**Written request**:
In the listing that follows, locate the line containing "const wood = toGeometry(cut);" and the line containing "zip(*points))), Vector(map(max, zip(*points)))". Retype exactly those two lines and every line between them, and nothing more.

**Available data**:
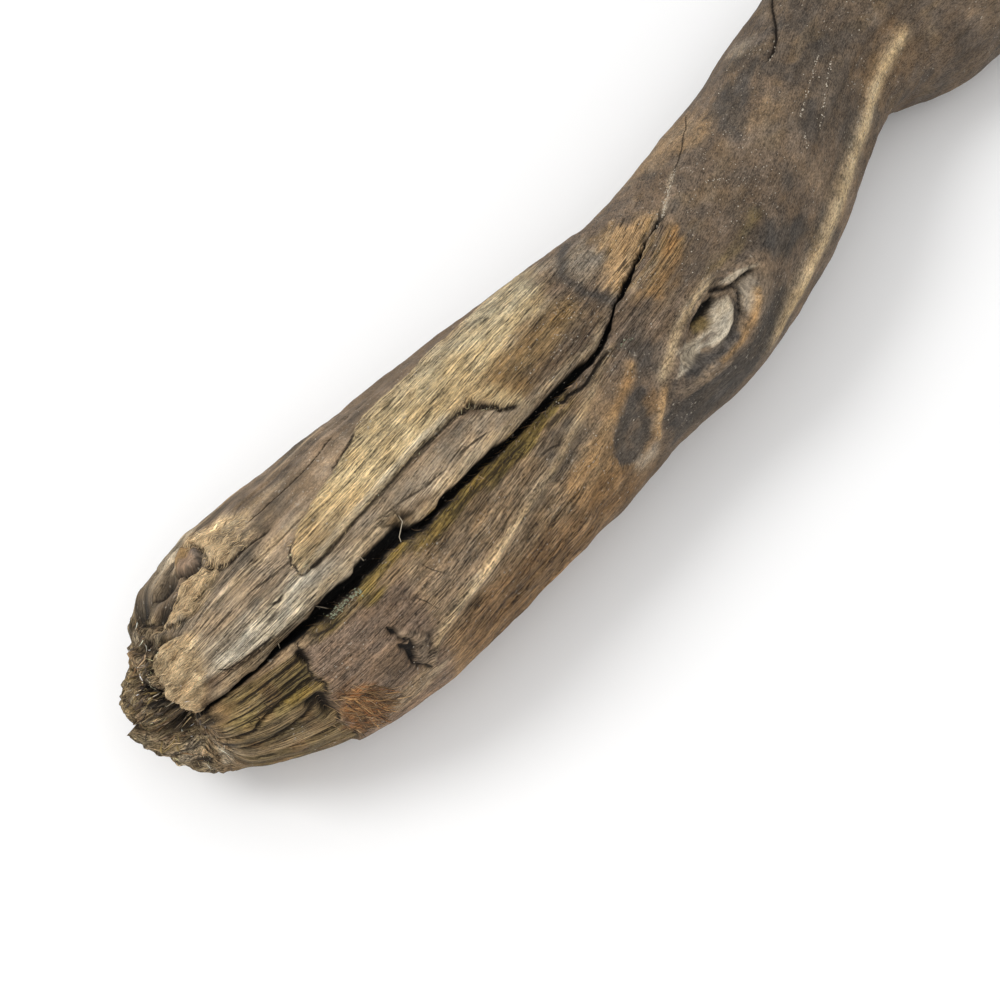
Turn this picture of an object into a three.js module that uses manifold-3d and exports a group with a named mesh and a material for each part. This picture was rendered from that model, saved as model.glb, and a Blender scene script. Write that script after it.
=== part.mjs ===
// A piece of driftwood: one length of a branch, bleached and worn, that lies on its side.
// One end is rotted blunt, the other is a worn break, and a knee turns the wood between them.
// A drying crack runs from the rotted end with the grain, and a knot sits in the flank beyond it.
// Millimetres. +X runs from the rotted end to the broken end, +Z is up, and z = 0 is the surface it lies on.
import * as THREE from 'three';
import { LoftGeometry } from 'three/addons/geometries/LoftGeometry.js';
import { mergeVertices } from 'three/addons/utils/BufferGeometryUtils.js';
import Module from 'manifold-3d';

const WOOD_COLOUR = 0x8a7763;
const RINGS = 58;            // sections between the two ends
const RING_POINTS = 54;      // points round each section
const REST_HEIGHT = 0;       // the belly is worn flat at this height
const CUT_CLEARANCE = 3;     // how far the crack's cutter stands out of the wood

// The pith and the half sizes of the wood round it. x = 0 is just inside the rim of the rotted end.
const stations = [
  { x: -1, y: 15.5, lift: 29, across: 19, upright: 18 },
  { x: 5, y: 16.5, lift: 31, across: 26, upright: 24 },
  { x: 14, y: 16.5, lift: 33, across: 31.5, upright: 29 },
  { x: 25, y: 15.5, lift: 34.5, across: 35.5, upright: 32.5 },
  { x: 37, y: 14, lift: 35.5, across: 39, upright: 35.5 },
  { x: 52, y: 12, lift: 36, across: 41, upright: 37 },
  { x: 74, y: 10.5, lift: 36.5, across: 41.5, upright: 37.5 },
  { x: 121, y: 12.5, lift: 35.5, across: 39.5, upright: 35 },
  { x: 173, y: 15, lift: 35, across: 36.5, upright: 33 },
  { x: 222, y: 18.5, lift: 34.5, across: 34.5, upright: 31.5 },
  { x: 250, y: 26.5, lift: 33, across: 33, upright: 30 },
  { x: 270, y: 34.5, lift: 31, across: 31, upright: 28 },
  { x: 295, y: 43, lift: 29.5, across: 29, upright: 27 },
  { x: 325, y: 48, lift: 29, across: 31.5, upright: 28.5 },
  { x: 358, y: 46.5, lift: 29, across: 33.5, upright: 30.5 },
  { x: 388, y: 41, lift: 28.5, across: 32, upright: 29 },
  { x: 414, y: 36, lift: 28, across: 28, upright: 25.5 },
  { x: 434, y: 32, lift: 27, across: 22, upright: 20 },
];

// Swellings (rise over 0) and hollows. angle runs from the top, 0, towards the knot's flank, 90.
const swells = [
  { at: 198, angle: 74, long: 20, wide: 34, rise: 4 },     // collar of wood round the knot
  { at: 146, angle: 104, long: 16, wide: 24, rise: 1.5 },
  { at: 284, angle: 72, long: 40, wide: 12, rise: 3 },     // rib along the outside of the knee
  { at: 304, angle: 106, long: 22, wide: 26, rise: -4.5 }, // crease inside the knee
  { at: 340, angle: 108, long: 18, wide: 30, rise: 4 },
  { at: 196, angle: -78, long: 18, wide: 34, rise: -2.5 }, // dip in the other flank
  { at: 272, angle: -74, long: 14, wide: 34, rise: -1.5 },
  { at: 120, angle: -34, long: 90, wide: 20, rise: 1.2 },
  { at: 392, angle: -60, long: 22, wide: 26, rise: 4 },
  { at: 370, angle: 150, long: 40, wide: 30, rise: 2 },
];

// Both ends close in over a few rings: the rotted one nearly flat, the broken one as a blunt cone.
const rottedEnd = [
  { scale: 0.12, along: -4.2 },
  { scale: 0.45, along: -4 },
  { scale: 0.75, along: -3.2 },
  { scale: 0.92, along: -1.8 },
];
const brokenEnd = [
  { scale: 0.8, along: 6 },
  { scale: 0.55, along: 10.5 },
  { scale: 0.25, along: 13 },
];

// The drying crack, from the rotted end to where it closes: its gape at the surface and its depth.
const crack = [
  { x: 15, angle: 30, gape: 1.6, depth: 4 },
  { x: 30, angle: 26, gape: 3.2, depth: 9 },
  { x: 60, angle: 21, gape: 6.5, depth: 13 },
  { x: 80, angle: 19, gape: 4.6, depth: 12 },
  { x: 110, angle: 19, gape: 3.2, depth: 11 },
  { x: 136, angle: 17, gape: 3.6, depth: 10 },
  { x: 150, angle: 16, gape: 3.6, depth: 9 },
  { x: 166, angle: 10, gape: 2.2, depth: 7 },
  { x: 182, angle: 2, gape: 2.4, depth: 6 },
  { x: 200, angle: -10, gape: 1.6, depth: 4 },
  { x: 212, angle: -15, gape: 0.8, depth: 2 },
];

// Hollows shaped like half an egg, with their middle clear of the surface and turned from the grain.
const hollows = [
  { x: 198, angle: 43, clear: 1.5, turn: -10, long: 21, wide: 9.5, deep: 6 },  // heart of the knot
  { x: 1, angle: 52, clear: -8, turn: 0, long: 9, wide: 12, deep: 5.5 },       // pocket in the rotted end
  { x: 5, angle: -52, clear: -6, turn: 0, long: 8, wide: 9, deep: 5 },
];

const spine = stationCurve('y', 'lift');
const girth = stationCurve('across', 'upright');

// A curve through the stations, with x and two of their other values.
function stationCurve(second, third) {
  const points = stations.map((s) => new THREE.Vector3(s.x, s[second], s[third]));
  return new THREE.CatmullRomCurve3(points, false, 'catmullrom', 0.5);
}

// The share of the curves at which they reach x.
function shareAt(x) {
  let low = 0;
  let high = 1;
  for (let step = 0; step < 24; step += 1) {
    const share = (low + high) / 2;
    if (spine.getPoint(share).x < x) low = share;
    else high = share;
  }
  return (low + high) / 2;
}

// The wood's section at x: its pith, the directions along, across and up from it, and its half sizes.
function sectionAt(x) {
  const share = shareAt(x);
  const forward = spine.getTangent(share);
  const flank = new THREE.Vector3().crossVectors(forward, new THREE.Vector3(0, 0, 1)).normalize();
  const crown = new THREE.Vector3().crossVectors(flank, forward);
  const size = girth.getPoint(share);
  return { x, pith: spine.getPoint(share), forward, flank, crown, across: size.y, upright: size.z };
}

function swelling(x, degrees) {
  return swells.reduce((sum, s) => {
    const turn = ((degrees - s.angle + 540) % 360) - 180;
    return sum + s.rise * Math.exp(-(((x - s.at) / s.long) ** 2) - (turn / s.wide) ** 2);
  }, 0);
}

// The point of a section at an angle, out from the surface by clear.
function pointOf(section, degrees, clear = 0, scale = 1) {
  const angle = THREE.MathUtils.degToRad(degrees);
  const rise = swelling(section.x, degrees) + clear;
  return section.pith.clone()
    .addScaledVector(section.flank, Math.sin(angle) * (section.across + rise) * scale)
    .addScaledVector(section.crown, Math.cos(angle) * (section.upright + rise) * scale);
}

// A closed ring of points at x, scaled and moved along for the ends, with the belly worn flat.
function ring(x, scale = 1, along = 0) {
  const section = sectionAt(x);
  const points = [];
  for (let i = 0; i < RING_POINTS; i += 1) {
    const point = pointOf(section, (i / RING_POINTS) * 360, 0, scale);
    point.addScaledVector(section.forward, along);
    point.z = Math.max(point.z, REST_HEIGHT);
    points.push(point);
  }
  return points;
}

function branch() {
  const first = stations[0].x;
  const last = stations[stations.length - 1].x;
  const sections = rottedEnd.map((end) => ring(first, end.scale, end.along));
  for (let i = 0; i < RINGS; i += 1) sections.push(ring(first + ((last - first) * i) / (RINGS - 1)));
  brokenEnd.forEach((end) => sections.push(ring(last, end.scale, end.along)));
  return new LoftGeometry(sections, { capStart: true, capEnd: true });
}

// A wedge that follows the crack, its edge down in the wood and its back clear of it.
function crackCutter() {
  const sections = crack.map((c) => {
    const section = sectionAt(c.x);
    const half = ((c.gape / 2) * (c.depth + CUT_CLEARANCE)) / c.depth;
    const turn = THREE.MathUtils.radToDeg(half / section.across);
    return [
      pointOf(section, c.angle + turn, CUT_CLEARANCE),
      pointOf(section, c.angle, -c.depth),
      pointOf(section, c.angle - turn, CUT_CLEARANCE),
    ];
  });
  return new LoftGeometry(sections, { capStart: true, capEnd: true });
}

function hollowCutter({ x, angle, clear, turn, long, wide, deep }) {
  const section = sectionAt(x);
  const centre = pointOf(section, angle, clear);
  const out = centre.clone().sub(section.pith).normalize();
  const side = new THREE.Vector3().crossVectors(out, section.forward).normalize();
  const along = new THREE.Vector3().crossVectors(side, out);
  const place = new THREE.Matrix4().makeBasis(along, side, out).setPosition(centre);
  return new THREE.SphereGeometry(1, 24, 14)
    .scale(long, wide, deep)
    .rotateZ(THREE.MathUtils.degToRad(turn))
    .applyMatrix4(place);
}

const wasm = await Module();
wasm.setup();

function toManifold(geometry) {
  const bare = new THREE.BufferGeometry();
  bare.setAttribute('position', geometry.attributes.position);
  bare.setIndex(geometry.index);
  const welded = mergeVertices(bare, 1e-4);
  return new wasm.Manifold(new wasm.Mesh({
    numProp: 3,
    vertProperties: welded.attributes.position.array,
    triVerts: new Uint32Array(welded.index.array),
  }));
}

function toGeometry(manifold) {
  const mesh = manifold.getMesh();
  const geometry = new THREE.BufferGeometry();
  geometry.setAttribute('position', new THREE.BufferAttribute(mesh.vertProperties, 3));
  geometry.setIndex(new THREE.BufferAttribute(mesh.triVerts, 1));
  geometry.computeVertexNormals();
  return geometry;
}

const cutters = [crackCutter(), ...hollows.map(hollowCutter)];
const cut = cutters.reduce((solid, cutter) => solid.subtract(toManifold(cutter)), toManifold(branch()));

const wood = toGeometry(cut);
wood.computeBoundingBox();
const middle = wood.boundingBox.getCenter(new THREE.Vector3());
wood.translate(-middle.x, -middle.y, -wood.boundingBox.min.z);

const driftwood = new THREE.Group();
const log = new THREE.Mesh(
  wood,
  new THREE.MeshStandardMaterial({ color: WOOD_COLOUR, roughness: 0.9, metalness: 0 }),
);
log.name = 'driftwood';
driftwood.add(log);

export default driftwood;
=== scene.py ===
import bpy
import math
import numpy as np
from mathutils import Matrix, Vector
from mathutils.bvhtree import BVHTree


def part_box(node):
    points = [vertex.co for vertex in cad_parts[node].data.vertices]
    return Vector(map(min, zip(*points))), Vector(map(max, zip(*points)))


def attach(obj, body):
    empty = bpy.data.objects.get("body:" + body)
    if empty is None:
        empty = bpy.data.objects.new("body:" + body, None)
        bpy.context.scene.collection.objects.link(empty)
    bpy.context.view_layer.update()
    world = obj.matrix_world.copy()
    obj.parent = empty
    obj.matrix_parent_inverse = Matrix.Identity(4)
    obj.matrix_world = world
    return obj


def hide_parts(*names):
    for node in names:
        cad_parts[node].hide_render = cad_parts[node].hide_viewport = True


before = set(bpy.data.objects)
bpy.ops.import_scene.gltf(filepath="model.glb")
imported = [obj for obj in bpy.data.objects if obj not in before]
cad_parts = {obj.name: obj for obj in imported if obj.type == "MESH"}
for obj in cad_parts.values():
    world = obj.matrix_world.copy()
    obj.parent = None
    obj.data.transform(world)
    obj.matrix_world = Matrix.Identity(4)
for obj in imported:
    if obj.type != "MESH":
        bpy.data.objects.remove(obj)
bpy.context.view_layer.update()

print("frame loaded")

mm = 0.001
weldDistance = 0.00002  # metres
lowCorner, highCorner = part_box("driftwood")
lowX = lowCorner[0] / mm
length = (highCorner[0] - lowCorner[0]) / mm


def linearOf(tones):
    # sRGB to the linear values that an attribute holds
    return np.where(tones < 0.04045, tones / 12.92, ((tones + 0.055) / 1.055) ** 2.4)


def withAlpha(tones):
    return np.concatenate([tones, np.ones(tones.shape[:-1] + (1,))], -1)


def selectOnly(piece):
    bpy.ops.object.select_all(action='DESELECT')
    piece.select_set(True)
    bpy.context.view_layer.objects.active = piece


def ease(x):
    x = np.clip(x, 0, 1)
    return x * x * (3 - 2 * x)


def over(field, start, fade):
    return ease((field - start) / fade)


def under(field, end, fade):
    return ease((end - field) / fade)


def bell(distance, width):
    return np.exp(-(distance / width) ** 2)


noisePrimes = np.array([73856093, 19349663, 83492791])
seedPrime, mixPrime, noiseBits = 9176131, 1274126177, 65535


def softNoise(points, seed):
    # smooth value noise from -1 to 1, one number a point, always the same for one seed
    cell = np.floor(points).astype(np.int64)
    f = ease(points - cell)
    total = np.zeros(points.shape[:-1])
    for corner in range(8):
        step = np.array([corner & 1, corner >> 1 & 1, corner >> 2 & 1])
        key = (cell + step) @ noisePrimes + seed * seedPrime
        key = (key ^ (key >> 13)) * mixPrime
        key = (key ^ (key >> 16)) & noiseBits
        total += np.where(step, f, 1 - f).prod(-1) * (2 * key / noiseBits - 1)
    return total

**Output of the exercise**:
const wood = toGeometry(cut);
wood.computeBoundingBox();
const middle = wood.boundingBox.getCenter(new THREE.Vector3());
wood.translate(-middle.x, -middle.y, -wood.boundingBox.min.z);

const driftwood = new THREE.Group();
const log = new THREE.Mesh(
  wood,
  new THREE.MeshStandardMaterial({ color: WOOD_COLOUR, roughness: 0.9, metalness: 0 }),
);
log.name = 'driftwood';
driftwood.add(log);

export default driftwood;
=== scene.py ===
import bpy
import math
import numpy as np
from mathutils import Matrix, Vector
from mathutils.bvhtree import BVHTree


def part_box(node):
    points = [vertex.co for vertex in cad_parts[node].data.vertices]
    return Vector(map(min, zip(*points))), Vector(map(max, zip(*points)))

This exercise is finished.